**Goal of the exercise:** Return the first line, the line containing "const POCKET_BEAD_SINK = 0.1;", and every line between them, exactly as they stand.

**Given material:**
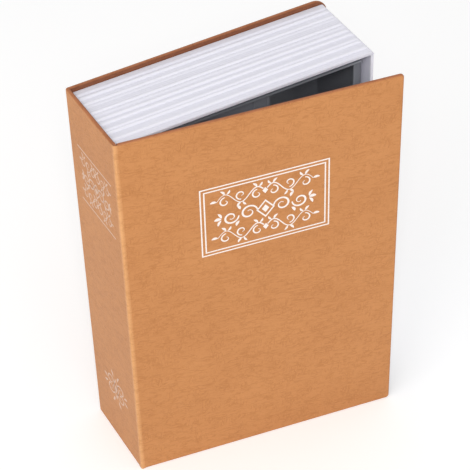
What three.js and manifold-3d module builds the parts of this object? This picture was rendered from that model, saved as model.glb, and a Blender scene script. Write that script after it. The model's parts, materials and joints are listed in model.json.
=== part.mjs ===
// A book safe: a locking steel tray hidden in a dummy book with a hinged front cover.
//
// Millimetres, +Z up. The closed book stands on its tail edge, spine towards -X, front cover
// towards -Y. The origin is under the middle of the whole part, at the height it stands on.
// The front cover and the steel lid turn about vertical axes at their spine side, and both
// are built in a group whose origin is that axis.

import * as THREE from 'three';
import { mergeVertices } from 'three/addons/utils/BufferGeometryUtils.js';
import Module from 'manifold-3d';

const wasm = await Module();
wasm.setup();

// Closed book
const HEIGHT = 240;
const WIDTH = 155;
const THICKNESS = 55;
const AJAR_DEG = 9.4;

// Cover panels: board in covering paper, with the paper turned in over the inner face
const PAPER = 0.4;
const BOARD = 0.8;
const TURN_IN = 14;
const FRONT_COVER_CORNER = 2;
const BACK_COVER_CORNER = 9;
const FOLD_RADIUS = 1;

// Clearances
const SEAT_GAP = 0.3;
const TURN_GAP = 0.4;
const FOLD_GAP = 0.3;

// Ribbed plastic page strips
const PAGE_WALL = 1.6;
const RIB_HEIGHT = 0.8;
const RIB_WIDTH = 2.4;
const RIB_SEGMENTS = 6;
const RIB_STEPS = [1.4, 6, 6.2, 3.3, 5.8, 4.4, 4.3, 2.8, 6.5, 2.7, 5.7, 1.9];
const HEAD_SQUARE = 2;
const FORE_SQUARE = 2.2;
const BLOCK_CORNER = 3.6;

// Steel tray
const TRAY_WALL = 1.2;
const TRAY_CORNER = 2.5;
const MOUTH_DEPTH = 7.5;
const TRAY_FORE_GAP = 1.2;
const TRAY_HEAD_GAP = 3.6;
const LIP_WIDTH = 4.4;
const LIP_END_RADIUS = 3;
const LIP_END_INSET = 1.5;

// Fixed plate that covers the spine side of the tray
const POCKET_WIDTH = 84;
const POCKET_SHEET = 1;
const POCKET_HEM_RADIUS = 1.1;
const POCKET_BEAD_RADIUS = 0.6;
const POCKET_BEAD_INSET = 9.6;
const POCKET_BEAD_SINK = 0.1;

// Lid: a flat sheet with a flange at its spine side and at its fore side
const LID_SHEET = 1;
const LID_EDGE_INSET = 0.4;
const LID_FLANGE_INSET = 4;
const LID_RECESS = 2;
const LID_CORNER = 2.5;
const LID_TURN_RATIO = 0.8;
const AXIS_FROM_SPINE = 6.9;
const AXIS_BEHIND_FACE = 0.3;

// Butt hinges of the lid
const BARREL_RADIUS = 1.7;
const PIN_RADIUS = 0.8;
const LEAF = 1;
const LEAF_HEIGHT = 36;
const FIXED_LEAF_REACH = 17;
const MOVING_LEAF_REACH = 18;
const HINGE_FROM_END = 44;
const LEAF_RIVET_INSET = 8;
const LEAF_RIVET_FROM_END = 4;
const RIVET_RADIUS = 1.5;
const RIVET_HEAD_RADIUS = 2.6;
const RIVET_HEAD = 0.9;
const RIVET_TAIL_TAPER = 0.8;

// Rivets that hold the tray to the back board
const TRAY_RIVET_RADIUS = 2;
const TRAY_RIVET_HEAD_RADIUS = 4;
const TRAY_RIVET_HEAD = 1.4;
const TRAY_RIVET_INSET = 22;

// Cam lock
const LOCK_FROM_EDGE = 16;
const BEZEL_RADIUS = 9.5;
const BEZEL = 1;
const LOCK_BARREL_RADIUS = 7.5;
const PLUG_RADIUS = 5;
const PLUG_TAIL_RADIUS = 2.6;
const KEYWAY_WIDTH = 1.3;
const KEYWAY_HEIGHT = 6.6;
const KEYWAY_DEPTH = 5;
const CAM_SHEET = 1.5;
const CAM_WIDTH = 9;
const CAM_HOOK = 2.1;
const CAM_LIP_GAP = 0.5;
const CAM_HUB_CORNER = 4.4;
const CAM_TIP_CORNER = 1.5;
const NUT_ACROSS_FLATS = 19;
const NUT = 2;
const SCREW_HEAD_RADIUS = 3.8;
const SCREW_HEAD = 1.3;
const SCREW_RADIUS = 1.2;
const SCREW_LENGTH = 4;
const SCREW_SLOT_WIDTH = 1;
const SCREW_SLOT_DEPTH = 0.6;

// Places that follow from the sizes above
const COVER = 2 * PAPER + 2 * SEAT_GAP + BOARD;
const SPINE_X = -WIDTH / 2;
const FORE_X = WIDTH / 2;
const FRONT_Y = -THICKNESS / 2;
const BACK_Y = THICKNESS / 2;
const FOLD_X = SPINE_X + COVER / 2;
const FOLD_Y = FRONT_Y + COVER / 2;
const COVER_START = FOLD_RADIUS + FOLD_GAP;
const SPINE_START = Math.hypot(COVER_START, COVER / 2) + FOLD_GAP;
const SPINE_INNER_X = SPINE_X + COVER;
const COVER_INNER_Y = FRONT_Y + COVER;
const BACK_INNER_Y = BACK_Y - COVER;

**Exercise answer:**
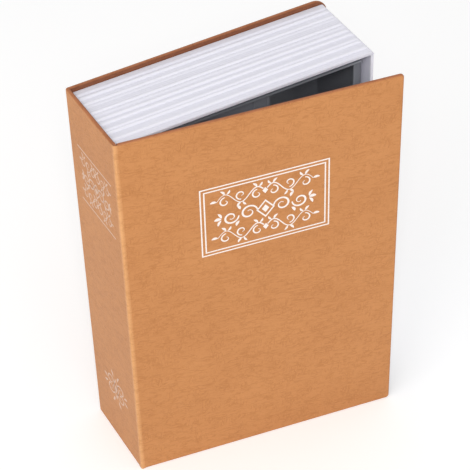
What three.js and manifold-3d module builds the parts of this object? This picture was rendered from that model, saved as model.glb, and a Blender scene script. Write that script after it. The model's parts, materials and joints are listed in model.json.
=== part.mjs ===
// A book safe: a locking steel tray hidden in a dummy book with a hinged front cover.
//
// Millimetres, +Z up. The closed book stands on its tail edge, spine towards -X, front cover
// towards -Y. The origin is under the middle of the whole part, at the height it stands on.
// The front cover and the steel lid turn about vertical axes at their spine side, and both
// are built in a group whose origin is that axis.

import * as THREE from 'three';
import { mergeVertices } from 'three/addons/utils/BufferGeometryUtils.js';
import Module from 'manifold-3d';

const wasm = await Module();
wasm.setup();

// Closed book
const HEIGHT = 240;
const WIDTH = 155;
const THICKNESS = 55;
const AJAR_DEG = 9.4;

// Cover panels: board in covering paper, with the paper turned in over the inner face
const PAPER = 0.4;
const BOARD = 0.8;
const TURN_IN = 14;
const FRONT_COVER_CORNER = 2;
const BACK_COVER_CORNER = 9;
const FOLD_RADIUS = 1;

// Clearances
const SEAT_GAP = 0.3;
const TURN_GAP = 0.4;
const FOLD_GAP = 0.3;

// Ribbed plastic page strips
const PAGE_WALL = 1.6;
const RIB_HEIGHT = 0.8;
const RIB_WIDTH = 2.4;
const RIB_SEGMENTS = 6;
const RIB_STEPS = [1.4, 6, 6.2, 3.3, 5.8, 4.4, 4.3, 2.8, 6.5, 2.7, 5.7, 1.9];
const HEAD_SQUARE = 2;
const FORE_SQUARE = 2.2;
const BLOCK_CORNER = 3.6;

// Steel tray
const TRAY_WALL = 1.2;
const TRAY_CORNER = 2.5;
const MOUTH_DEPTH = 7.5;
const TRAY_FORE_GAP = 1.2;
const TRAY_HEAD_GAP = 3.6;
const LIP_WIDTH = 4.4;
const LIP_END_RADIUS = 3;
const LIP_END_INSET = 1.5;

// Fixed plate that covers the spine side of the tray
const POCKET_WIDTH = 84;
const POCKET_SHEET = 1;
const POCKET_HEM_RADIUS = 1.1;
const POCKET_BEAD_RADIUS = 0.6;
const POCKET_BEAD_INSET = 9.6;
const POCKET_BEAD_SINK = 0.1;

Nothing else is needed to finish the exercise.